First, don’t say, “I’m not a writer.” Writing is a skill that takes practice. Work at it, read more, and you’ll become a better writer. Or call a professional.
Never use a long word where a short one will do. No need to write “utilize” when “use” works. Nor should you say “general consensus of opinion,” when “consensus” will do.
Use active instead of passive verbs. Instead of writing “The meeting was led by Tom”, write “Tom led the meeting.” Similarly, “There are three things we can do to improve sales” should be changed to “We can do three things to improve sales.”
Delete unnecessary words and phrases, such as
- As I said before
- In other words
Avoid acronyms. These shortcuts lead to confusion.
Never use cliches, and don’t use foreign phrases if you can use an English equivalent. Avoid jargon such as “actionable,” “core competency,” “incentivize,” among others.

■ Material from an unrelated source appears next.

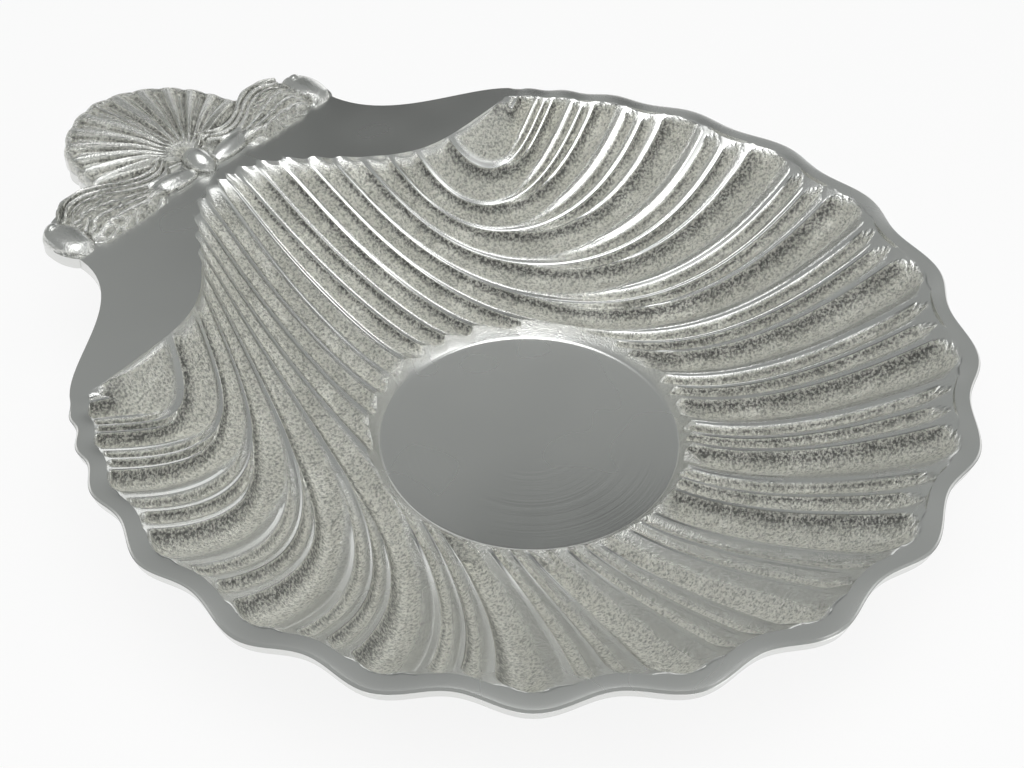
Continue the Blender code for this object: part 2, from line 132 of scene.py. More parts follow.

Before you write an e-mail, ask yourself what you want the recipient to do as a result of your e-mail. Simplify your writing around that goal.
Don’t be afraid to use “me;” it’s often the correct choice. Is this sentence correct? “Please reply to John and I,” or “… to John and myself.” No. Read the sentence again after removing mentions of other people. “Reply to me” (not I or myself) is correct, and it sounds correct, too.
It’s = it is (not a possessive)
They’re = they are
Spelling counts, always. If in doubt, choose a different word.
No emojis in business writing. These are fun tools for texting, but should not be used in professional communication.